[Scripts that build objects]

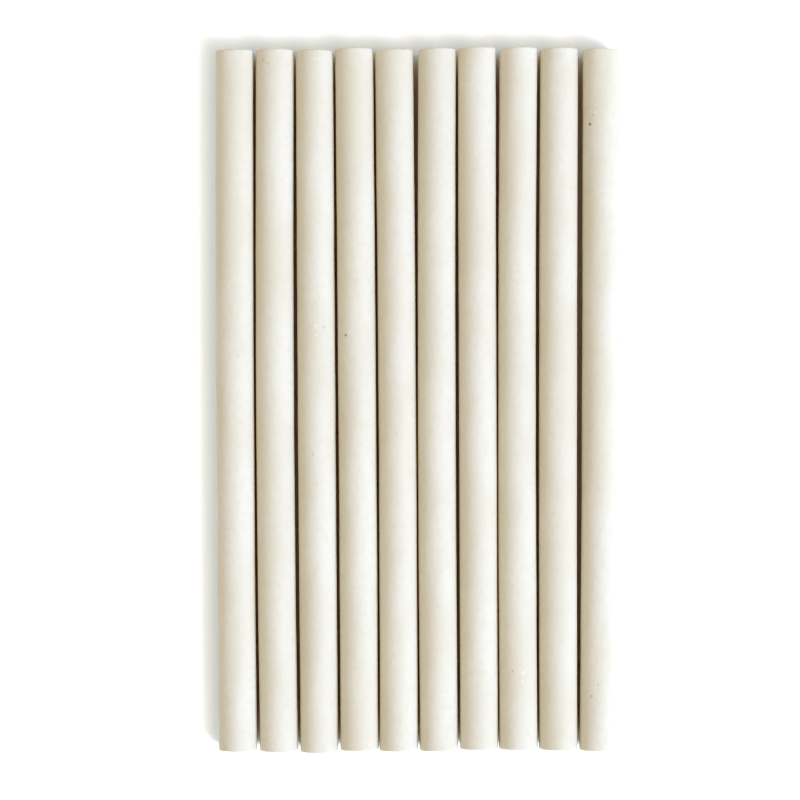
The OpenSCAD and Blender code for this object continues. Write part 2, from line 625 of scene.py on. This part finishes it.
def paper_patterns(n, shift):
    """The paper's patterns by name, each from 0 to 1."""
    felt = n.noise(n.sheet(FELT, shift), 4, 0.6)
    fibres = [n.noise(n.sheet(stretch, shift, turn), 3, 0.55, 0.6) for stretch, turn in FIBRES]
    threads = [n.threads(stretch, shift, turn) for stretch, turn in THREADS]
    return {
        "clouds": n.noise(n.sheet(CLOUDS, shift), 3),
        "felt": felt,
        "fibres": n.math("MAXIMUM", *fibres),
        "threads": n.math("MULTIPLY", n.math("MAXIMUM", *threads), n.band(felt, 0.42, 0.6)),
        "grain": n.noise(n.sheet(GRAIN, shift), 2, 0.6),
        "specks": n.noise(n.sheet(SPECKS, shift), 1),
    }


def paper_colour(n, patterns):
    """Cream with paler and warmer clouds, pale fibres and rare dark flecks."""
    colour = n.mix(n.band(patterns["clouds"], 0.35, 0.65), PAPER_TONE, PAPER_PALE)
    colour = n.mix(n.band(patterns["felt"], 0.45, 0.75, 0, 0.4), colour, PAPER_WARM)
    colour = n.mix(n.band(patterns["fibres"], 0.55, 0.75, 0, 0.35), colour, PAPER_PALE)
    colour = n.mix(n.math("MULTIPLY", patterns["threads"], 0.3), colour, PAPER_PALE)
    colour = n.mix(n.band(patterns["grain"], 0.35, 0.2, 0, 0.35), colour, PAPER_WARM)
    return n.mix(n.band(patterns["specks"], 0.80, 0.84, 0, 0.7), colour, FLECK_TONE)


def paper_relief(n, patterns):
    """The height of the paper's surface: its patterns, each with its own part in it."""
    parts = [n.math("MULTIPLY", patterns[name], part) for name, part in RELIEF.items()]
    height = parts[0]
    for part in parts[1:]:
        height = n.math("ADD", height, part)
    return height


def add_marks(n, stump, colour, height):
    """The paper's colour and relief with the small marks of one stump."""
    for marked, along, across, width, length, tone, depth in MARKS:
        if marked == stump.number:
            mask = mark_mask(n, stump, along, across, width, length)
            # dark marks are tinted dents; pale marks are crumbs, except on stump 3's ridges, where the pale
            # tint is a painted highlight
            colour = n.mix(n.math("MULTIPLY", mask, tone), colour, MARK_TONE if depth > 0 else CRUMB_AND_PAINTED_HIGHLIGHT_TONE)
            height = n.math("SUBTRACT", height, n.math("MULTIPLY", mask, depth))
    return colour, height


def paper_material(stump):
    n = Nodes(stump.name + "_paper_look")
    rng = np.random.default_rng(LOOK_SEED + stump.number)
    patterns = paper_patterns(n, tuple(rng.uniform(-500, 500, 3)))
    colour, height = add_marks(n, stump, paper_colour(n, patterns), paper_relief(n, patterns))
    n.shader.inputs["Specular IOR Level"].default_value = 0.25
    n.shader.inputs["Sheen Weight"].default_value = 0.08
    n.shader.inputs["Sheen Roughness"].default_value = 0.6
    return n.finish(colour, n.band(patterns["felt"], 0.3, 0.7, 0.86, 0.97), height, *PAPER_BUMP)


def paste_material():
    n = Nodes("dried_paste_look")
    mapping = n.new("ShaderNodeMapping")
    n.link(n.new("ShaderNodeTexCoord").outputs["Object"], mapping.inputs["Vector"])
    mapping.inputs["Scale"].default_value = PASTE_CLOUDS
    cloud = n.noise(mapping.outputs[0], 3)
    colour = n.mix(n.band(cloud, 0.35, 0.65), PASTE_TONE, PASTE_PALE)
    return n.finish(colour, n.band(cloud, 0.3, 0.7, 0.35, 0.6), cloud, *PASTE_BUMP)


paste_look = paste_material()
for stump in stumps:
    roll = make_paper(stump)
    roll.data.materials.append(paper_material(stump))
    line = make_paste(stump)
    line.data.materials.append(paste_look)

# ------------------------------------------------------------------ studio

FLOOR_SIZE = 6.0
FLOOR_TONE = (0.93, 0.93, 0.92, 1)
SKY_STRENGTH = 0.74
SKY_TONE = (1.02, 0.97, 0.885, 1)
KEY_WATTS = 43.3
KEY_TONE = (0.79, 1.02, 1.56)
KEY_SIZE = 1.25
KEY_DISTANCE = 2.5
KEY_SLANT = (0.95, -0.7, 1.0)   # direction from the row to the light
FILL_SIZE = 0.8
FILL_DISTANCE = 1.2
FLOOR_FILLS = {   # lights for the floor alone: direction from the row, watts, tone
    "floor_fill": ((0.55, -0.4, 1.0), 6.9, (1.0, 0.80, 0.62)),
    "shadow_fill": ((-0.6, 0.4, 1.0), 2.6, (0.55, 0.97, 1.33)),
}
CONTRAST = 1.34
SHADOW_GRADE = {    # dark tones turned warm: brightness before and after
    "green": [(0.04, 0.028), (0.14, 0.108)],
    "blue": [(0.04, 0.018), (0.13, 0.08)],
}
GRADE_END = 0.32    # brightness above which the grade leaves colours alone


def make_floor():
    mesh = bpy.data.meshes.new("floor")
    half = FLOOR_SIZE / 2
    corners = [(-half, -half, 0), (half, -half, 0), (half, half, 0), (-half, half, 0)]
    mesh.from_pydata([(x, y, z + row_low.z) for x, y, z in corners], [], [(0, 1, 2, 3)])
    floor = bpy.data.objects.new("floor", mesh)
    scene.collection.objects.link(floor)
    n = Nodes("floor_look")
    n.shader.inputs["Base Color"].default_value = FLOOR_TONE
    n.shader.inputs["Roughness"].default_value = 0.9
    mesh.materials.append(n.material)
    return floor


def make_light(name, slant, distance, size, watts, tone):
    data = bpy.data.lights.new(name, "AREA")
    data.shape = "DISK"
    data.size = size
    data.energy = watts
    data.color = tone
    light = bpy.data.objects.new(name, data)
    direction = Vector(slant).normalized()
    light.location = row_middle + direction * distance
    light.rotation_euler = direction.to_track_quat("Z", "Y").to_euler()
    light.visible_camera = False
    scene.collection.objects.link(light)
    return light


def make_sky():
    world = bpy.data.worlds.new("sky")
    world.use_nodes = True
    sky = world.node_tree.nodes["Background"]
    sky.inputs["Color"].default_value = SKY_TONE
    sky.inputs["Strength"].default_value = SKY_STRENGTH
    scene.world = world


def light_only(light, receiver):
    """Lets a light fall on one object, without what that object would throw back on the others."""
    light.data.cycles.max_bounces = 0
    receivers = bpy.data.collections.new(light.name + "_receivers")
    receivers.objects.link(receiver)
    light.light_linking.receiver_collection = receivers


def grade_picture():
    """The contrast of a printed catalogue picture, with warm shadows."""
    view = scene.view_settings
    view.view_transform = "Standard"
    view.gamma = 1 / CONTRAST
    view.use_curve_mapping = True
    channels = dict(zip(("red", "green", "blue"), view.curve_mapping.curves))
    for channel, points in SHADOW_GRADE.items():
        for place in (*points, (GRADE_END, GRADE_END), (0.5, 0.5)):
            channels[channel].points.new(*place)
    view.curve_mapping.update()


floor = make_floor()
make_light("key", KEY_SLANT, KEY_DISTANCE, KEY_SIZE, KEY_WATTS, KEY_TONE)
for fill_name, (slant, watts, tone) in FLOOR_FILLS.items():
    light_only(make_light(fill_name, slant, FILL_DISTANCE, FILL_SIZE, watts, tone), floor)
make_sky()
grade_picture()
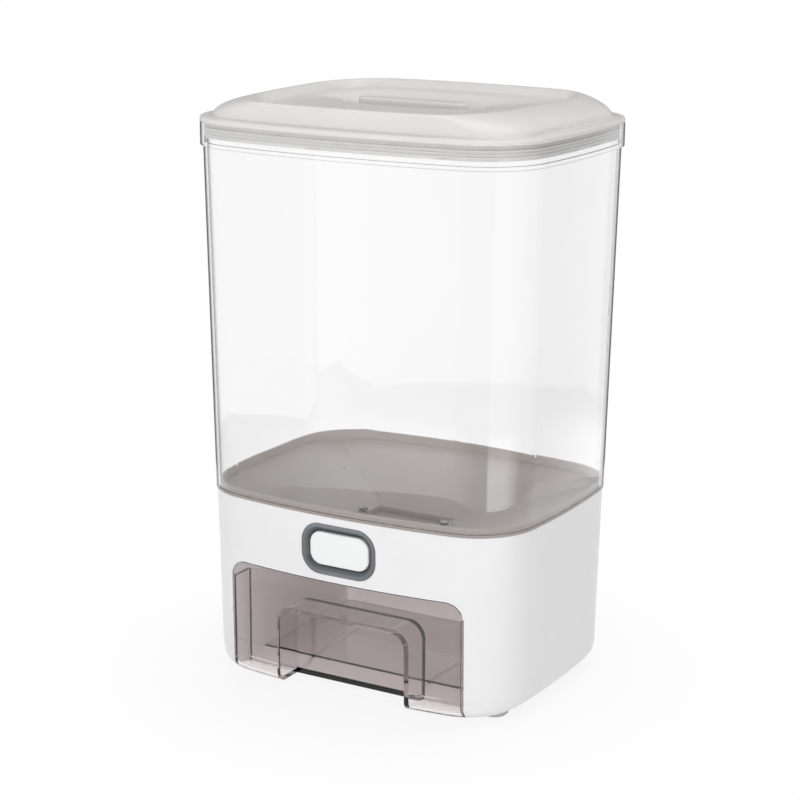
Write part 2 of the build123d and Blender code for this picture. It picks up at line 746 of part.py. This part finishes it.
# ---- all pieces -------------------------------------------------------------------------------------

parts = {
    "base_housing": make_base_housing,
    "base_plate": make_base_plate,
    "drawer_bay_chassis": make_chassis,
    "hopper": make_hopper,
    "outlet_plate": make_outlet_plate,
    "gate_slide": make_gate,
    "gate_frame": make_gate_frame,
    "gate_spring_left": lambda: make_spring(-spring_x),
    "gate_spring_right": lambda: make_spring(spring_x),
    "chute": make_chute,
    "button": make_button,
    "button_bezel": make_bezel,
    "bin": make_bin,
    "lid": make_lid,
    "lid_gasket": make_lid_gasket,
    "drawer": make_drawer,
    "foot_front_left": lambda: make_foot(-foot_x, -foot_y),
    "foot_front_right": lambda: make_foot(foot_x, -foot_y),
    "foot_rear_left": lambda: make_foot(-foot_x, foot_y),
    "foot_rear_right": lambda: make_foot(foot_x, foot_y),
    "hopper_screws": lambda: screws_up(four(post_x, post_y), post_top - post_roof, screw_length),
    "plate_screws": lambda: screws_up(four(post_x, plate_post_y), base_bottom + head_recess, screw_length),
    "chassis_screws": lambda: screws_up(chassis_bosses, base_bottom + head_recess, screw_length),
    "frame_screws": lambda: screws_up(frame_legs, bay_top, short_screw_length),
    "outlet_screws": make_outlet_screws,
}

os.makedirs("parts", exist_ok=True)
for name, make in parts.items():
    shape = make()
    solids = shape if isinstance(shape, list) else [shape]
    piece = Compound(children=[Solid(s.solid().wrapped) for s in solids], label=name)
    export_step(piece, f"parts/{name}.step")
    print(name, round(sum(s.volume for s in solids), 1))
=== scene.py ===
import json
import math

import bmesh
import bpy
from mathutils import Matrix, Vector


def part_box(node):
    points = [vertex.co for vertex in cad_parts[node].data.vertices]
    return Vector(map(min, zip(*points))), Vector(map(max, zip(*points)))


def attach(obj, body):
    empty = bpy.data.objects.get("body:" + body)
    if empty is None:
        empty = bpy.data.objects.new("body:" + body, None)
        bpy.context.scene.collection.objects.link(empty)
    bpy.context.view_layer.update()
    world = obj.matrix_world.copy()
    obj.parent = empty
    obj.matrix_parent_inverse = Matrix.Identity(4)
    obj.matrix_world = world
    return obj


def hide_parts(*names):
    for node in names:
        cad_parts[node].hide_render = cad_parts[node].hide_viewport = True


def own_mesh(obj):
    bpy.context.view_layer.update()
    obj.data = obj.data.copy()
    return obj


# Rice dispenser with drawer: materials for the CAD nodes, the lid's pillow dome, wound return springs, a
# plain studio and the photograph's camera. Lengths are in metres, in the CAD's frame: +Z up, front at -Y.

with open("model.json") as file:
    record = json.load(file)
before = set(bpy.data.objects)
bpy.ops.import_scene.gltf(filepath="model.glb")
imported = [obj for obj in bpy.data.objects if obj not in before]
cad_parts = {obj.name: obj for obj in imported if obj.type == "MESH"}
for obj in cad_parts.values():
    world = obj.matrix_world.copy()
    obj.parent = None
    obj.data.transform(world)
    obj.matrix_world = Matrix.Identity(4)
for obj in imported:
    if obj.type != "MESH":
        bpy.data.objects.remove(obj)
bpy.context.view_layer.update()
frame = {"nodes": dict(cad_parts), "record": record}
nodes = frame["nodes"]

# ---- node helpers -----------------------------------------------------------------------------------

white = (1.0, 1.0, 1.0)
noise_low = 0.3                  # most of a noise lies between these
noise_high = 0.7


def new_material(name):
    """A material whose node tree holds nothing but its output."""
    material = bpy.data.materials.new(name)
    material.use_nodes = True
    tree = material.node_tree
    tree.nodes.clear()
    out = tree.nodes.new("ShaderNodeOutputMaterial")
    return material, tree, out


def add(tree, kind, **settings):
    n = tree.nodes.new(kind)
    for key, value in settings.items():
        setattr(n, key, value)
    return n


def feed(tree, n, sources):
    """Sets the sockets of a node. The output of another node is linked, anything else is a constant."""
    for socket, source in sources.items():
        if isinstance(source, bpy.types.NodeSocket):
            tree.links.new(source, n.inputs[socket])
        else:
            n.inputs[socket].default_value = source


def object_place(tree):
    return tree.nodes.new("ShaderNodeTexCoord").outputs["Object"]


def object_axes(tree):
    """The sockets X, Y and Z of the place in the object."""
    parts = tree.nodes.new("ShaderNodeSeparateXYZ")
    feed(tree, parts, {0: object_place(tree)})
    return parts.outputs


def noise(tree, scale, detail):
    """A 3-D noise in object space, scale in features per metre."""
    n = tree.nodes.new("ShaderNodeTexNoise")
    feed(tree, n, {"Vector": object_place(tree), "Scale": scale, "Detail": detail, "Roughness": 0.5})
    return n.outputs["Fac"]


def ramp(tree, fac, stops):
    r = tree.nodes.new("ShaderNodeValToRGB")
    while len(r.color_ramp.elements) < len(stops):
        r.color_ramp.elements.new(0.5)
    for element, (place, colour) in zip(r.color_ramp.elements, stops):
        element.position = place
        element.color = (*colour, 1.0)
    feed(tree, r, {"Fac": fac})
    return r.outputs["Color"]


def map_range(tree, value, from_low, from_high, to_low=0.0, to_high=1.0, kind="LINEAR"):
    r = add(tree, "ShaderNodeMapRange", interpolation_type=kind)
    feed(tree, r, {
        "Value": value,
        "From Min": from_low,
        "From Max": from_high,
        "To Min": to_low,
        "To Max": to_high,
    })
    return r.outputs["Result"]


def spread(tree, fac, low, high):
    """Carries 0 to 1 over to low to high."""
    return map_range(tree, fac, 0.0, 1.0, low, high)


def arithmetic(tree, operation, first, second):
    n = add(tree, "ShaderNodeMath", operation=operation)
    feed(tree, n, {0: first, 1: second})
    return n.outputs[0]


def mix_colours(tree, share, first, second, blend_type="MIX"):
    n = add(tree, "ShaderNodeMix", data_type="RGBA", blend_type=blend_type)
    feed(tree, n, {"Factor": share, "A": first, "B": second})
    return n.outputs["Result"]


def mix_shaders(tree, share, first, second):
    n = tree.nodes.new("ShaderNodeMixShader")
    feed(tree, n, {0: share, 1: first, 2: second})
    return n.outputs[0]


def bump(tree, height, distance):
    b = tree.nodes.new("ShaderNodeBump")
    feed(tree, b, {"Height": height, "Distance": distance, "Strength": 1.0})
    return b.outputs["Normal"]


def shade(colour, amount):
    return tuple(min(1.0, c * amount) for c in colour)


def clouds(tree, colour, scale, detail, dark, light):
    """Soft clouds between two shades of a colour."""
    stops = [(noise_low, shade(colour, dark)), (noise_high, shade(colour, light))]
    return ramp(tree, noise(tree, scale, detail), stops)


# ---- kinds of material ------------------------------------------------------------------------------

# Features per metre of each noise.
cloud_scale = 14.0
gloss_scale = 60.0
skin_scale = 900.0
clear_cloud_scale = 9.0
clear_gloss_scale = 40.0
metal_cloud_scale = 300.0
metal_gloss_scale = 800.0

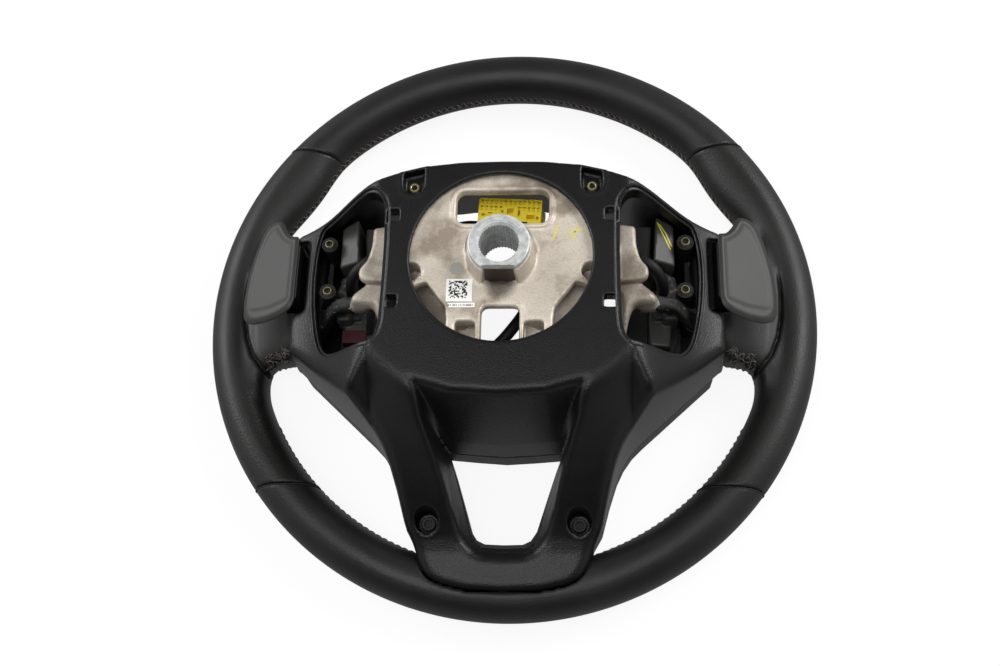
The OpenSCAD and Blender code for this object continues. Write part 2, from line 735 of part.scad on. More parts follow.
// Bracket that holds the hinge pin and takes the two screws
carrier_z = 24;
carrier_x = 105.4;
carrier_foot = front_z + trim_wall + seat;
module paddle_carrier(hand) {
    low = stem_y[0] - run_gap - lug_t;
    high = stem_y[1] + run_gap + lug_t;
    mirror([hand < 0 ? 1 : 0, 0, 0]) difference() {
        union() {
            translate([carrier_x, low, carrier_foot]) cube([2.4, high - low, hinge_z + 5 - carrier_foot]);
            for (y = [low, high - lug_t]) translate([carrier_x, y, hinge_z - 7])
                cube([hinge_x - carrier_x + 4.6, lug_t, 12]);
            for (p = [carrier_screw_top, carrier_screw_low])
                translate([p[0], p[1], carrier_z]) cylinder(r = 4.8, h = carrier_boss_z - carrier_z, $fn = 40);
        }
        for (p = [carrier_screw_top, carrier_screw_low]) translate([p[0], p[1], carrier_boss_z - 14])
            cylinder(d = 3.1, h = 20, $fn = 24);
        translate([hinge_x, low - 1, hinge_z]) rotate([-90, 0, 0])
            cylinder(d = pin_d + 0.04, h = high - low + 2, $fn = 32);
    }
}
module paddle_carrier_left() { color("#171717") paddle_carrier(-1); }
module paddle_carrier_right() { color("#171717") paddle_carrier(1); }

// Fasteners

// Pan head on a plain shank, with a round socket in the head
module screw(head_d, head_h, shank_d, shank_l, socket_d) {
    difference() {
        union() {
            cylinder(d = head_d, h = head_h, $fn = 32);
            translate([0, 0, -shank_l]) cylinder(d = shank_d, h = shank_l + 0.5, $fn = 24);
        }
        translate([0, 0, head_h - 1.3]) cylinder(d = socket_d, h = 3, $fn = 24);
    }
}

module cover_screws_upper() {
    color("#c9b35c") mirrored() translate([upper_screw[0], upper_screw[1], face_z - 8.5 + seat])
        screw(6, 2.6, 4, 14, 2.9);
}
module cover_screws_lower() {
    color("#55534c") mirrored() translate([lower_screw[0], lower_screw[1], well_floor_z + 3 + seat])
        screw(8.4, 3, 4, 12, 4.2);
}
module carrier_screws(hand) {
    color("#8d8a83") for (p = [carrier_screw_top, carrier_screw_low])
        translate([hand * p[0], p[1], carrier_boss_z + seat]) screw(5, 1.8, 3, 11, 2.4);
}
module carrier_screws_left() { carrier_screws(-1); }
module carrier_screws_right() { carrier_screws(1); }

// Wiring

connector_h = 20;
connector_w = 19;
connector_top = 84;
connector_mid = [2.8, 34.5];
module wiring_connector() {
    color("#f2c512") translate([connector_mid[0], connector_mid[1], connector_top - connector_h]) rotate([0, 0, -2.5])
        difference() {
            union() {
                translate([-connector_l / 2, -connector_w / 2, 0]) cube([connector_l, connector_w, connector_h]);
                translate([-connector_l / 2 - 1.2, -connector_w / 2, 0]) cube([connector_l + 2.4, connector_w, 4]);
            }
            // Two rows of terminal chambers
            for (i = [0 : 12], j = [0 : 1]) translate([(i - 6) * (connector_l - 4) / 12,
                connector_w / 2 - 2.6 - 4.2 * j, connector_h - 3]) cube([1.5, 1.8, 8], center = true);
            // Keyways
            translate([0.5, -connector_w / 2 + 4.6, connector_h - 3]) cube([3, 3.4, 8], center = true);
            translate([11.6, -connector_w / 2 + 2.4, connector_h - 3]) cube([4.6, 2.6, 8], center = true);
        }
}

// Clip that hangs the connector from the hub plate
module connector_clip() {
    low = connector_top - connector_h;
    color("#1a1a1a") {
        translate([-10, connector_mid[1] - connector_w / 2 - 4, low - 2.5])
            cube([24, 2.4, plate_z - plate_t - seat - low + 2.5]);
        translate([-10, connector_mid[1] - connector_w / 2 - 4, low - 2.5]) cube([24, connector_w + 4, 2.4]);
    }
}

// Tube along a route, eight sides
function ahead(p, i) = let (v = p[min(i + 1, len(p) - 1)] - p[max(i - 1, 0)]) v / norm(v);
function tube_ring(c, dir, r) = let (
    side = cross(dir, abs(dir[2]) > 0.9 ? [1, 0, 0] : [0, 0, 1]),
    u = side / norm(side), v = cross(dir, u))
    [for (k = [0 : 7]) c + r * (cos(45 * k) * u + sin(45 * k) * v)];
module tube(route, d) { skin([for (i = [0 : len(route) - 1]) tube_ring(route[i], ahead(route, i), d / 2)]); }

loom_left_route = [[-17.5, 36, 70], [-24, 36, 70], [-34, 34, 69], [-46, 29, 68], [-57, 24, 69], [-66, 20, 72],
    [-74, 15, 75], [-82, 9, 76], [-88, 4, 73], [-91, 0, 66], [-92, -2, 58], [-92, -2, 50.2]];
loom_right_route = [[23, 34, 70], [30, 34, 70], [38, 32, 69], [48, 28, 68], [58, 23, 69], [67, 19, 72],
    [75, 14, 75], [83, 8, 76], [88, 4, 73], [91, 0, 66], [92, -2, 58], [92, -2, 50.2]];
horn_route = [[19, 23.4, 68], [19.6, 16, 64], [18, 6, 62], [15, -6, 64], [11, -18, 66], [4, -29, 67], [-4, -38, 66],
    [-14, -45, 64], [-28, -49, 61], [-44, -48, 58], [-58, -42, 56], [-68, -34, 54], [-75, -29, 53.7],
    [-81.9, -29, 53.7]];

module loom_left() { color("#141414") tube(loom_left_route, loom_d); }
module loom_right() { color("#141414") tube(loom_right_route, loom_d); }
module horn_lead() { color("#141414") tube(horn_route, loom_d); }
module horn_plug() {
    color("#6d2222") translate([-96, -33, 50.1]) cube([14, 8, 7.4]);
}

module data_label() {
    color("#ecebe6") translate([0, 0, plate_z]) {
        translate([-29, -24.6, 0]) cube([12.8, 10.4, 0.2]);
        translate([-29.4, -28.4, 0]) cube([15.6, 3, 0.2]);
    }
}

armature();
hub_bush();
rim_foam();
leather_top();
leather_left();
leather_right();
leather_bottom();
rear_cover();
front_trim();
switch_housing_left();
switch_housing_right();
button_left_top();
button_left_middle();
button_left_bottom();
button_right_top();
button_right_middle();
button_right_bottom();
paddle_carrier_left();
paddle_carrier_right();
paddle_left();
paddle_right();
paddle_pin_left();
paddle_pin_right();
cover_screws_upper();
cover_screws_lower();
carrier_screws_left();
carrier_screws_right();
wiring_connector();
connector_clip();
loom_left();
loom_right();
horn_lead();
horn_plug();
data_label();
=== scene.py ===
import math
import bmesh
import bpy
import numpy as np
from mathutils import Matrix, Vector


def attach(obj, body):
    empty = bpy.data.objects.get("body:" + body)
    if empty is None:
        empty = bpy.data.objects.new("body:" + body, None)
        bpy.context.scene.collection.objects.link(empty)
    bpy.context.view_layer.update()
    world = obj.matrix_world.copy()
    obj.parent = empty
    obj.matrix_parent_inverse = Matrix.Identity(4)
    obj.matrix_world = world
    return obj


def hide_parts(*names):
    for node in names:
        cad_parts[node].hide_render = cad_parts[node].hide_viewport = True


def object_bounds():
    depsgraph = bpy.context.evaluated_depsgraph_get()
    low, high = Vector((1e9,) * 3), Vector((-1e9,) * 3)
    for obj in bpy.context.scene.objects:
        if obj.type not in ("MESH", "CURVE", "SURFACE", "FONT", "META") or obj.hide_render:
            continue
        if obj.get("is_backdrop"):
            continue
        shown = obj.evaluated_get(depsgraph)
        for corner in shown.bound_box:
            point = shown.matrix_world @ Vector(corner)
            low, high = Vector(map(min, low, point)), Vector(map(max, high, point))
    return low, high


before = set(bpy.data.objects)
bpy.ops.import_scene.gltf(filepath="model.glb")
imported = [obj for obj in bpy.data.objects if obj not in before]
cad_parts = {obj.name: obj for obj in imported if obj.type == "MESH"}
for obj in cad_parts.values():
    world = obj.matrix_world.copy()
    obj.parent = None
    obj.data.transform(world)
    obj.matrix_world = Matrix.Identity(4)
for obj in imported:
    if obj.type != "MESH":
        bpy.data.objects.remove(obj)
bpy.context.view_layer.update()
mm = 0.001


# Materials

def linear(code):
    parts = [int(code[i:i + 2], 16) / 255 for i in (1, 3, 5)]
    return [p / 12.92 if p <= 0.04045 else ((p + 0.055) / 1.055) ** 2.4 for p in parts] + [1.0]


def newMaterial(name, color, roughness, metallic=0.0, specular=0.5):
    material = bpy.data.materials.new(name)
    material.use_nodes = True
    surface = material.node_tree.nodes["Principled BSDF"]
    surface.inputs["Base Color"].default_value = linear(color)
    surface.inputs["Roughness"].default_value = roughness
    surface.inputs["Metallic"].default_value = metallic
    surface.inputs["Specular IOR Level"].default_value = specular
    return material, material.node_tree, surface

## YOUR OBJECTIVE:
Please return, exactly as they appear, the lines starting at the one that contains "armature();" and ending at the one that contains "low, high = Vector((1e9,)".

## WORKED ANSWER:
armature();
hub_bush();
rim_foam();
leather_top();
leather_left();
leather_right();
leather_bottom();
rear_cover();
front_trim();
switch_housing_left();
switch_housing_right();
button_left_top();
button_left_middle();
button_left_bottom();
button_right_top();
button_right_middle();
button_right_bottom();
paddle_carrier_left();
paddle_carrier_right();
paddle_left();
paddle_right();
paddle_pin_left();
paddle_pin_right();
cover_screws_upper();
cover_screws_lower();
carrier_screws_left();
carrier_screws_right();
wiring_connector();
connector_clip();
loom_left();
loom_right();
horn_lead();
horn_plug();
data_label();
=== scene.py ===
import math
import bmesh
import bpy
import numpy as np
from mathutils import Matrix, Vector


def attach(obj, body):
    empty = bpy.data.objects.get("body:" + body)
    if empty is None:
        empty = bpy.data.objects.new("body:" + body, None)
        bpy.context.scene.collection.objects.link(empty)
    bpy.context.view_layer.update()
    world = obj.matrix_world.copy()
    obj.parent = empty
    obj.matrix_parent_inverse = Matrix.Identity(4)
    obj.matrix_world = world
    return obj


def hide_parts(*names):
    for node in names:
        cad_parts[node].hide_render = cad_parts[node].hide_viewport = True


def object_bounds():
    depsgraph = bpy.context.evaluated_depsgraph_get()
    low, high = Vector((1e9,) * 3), Vector((-1e9,) * 3)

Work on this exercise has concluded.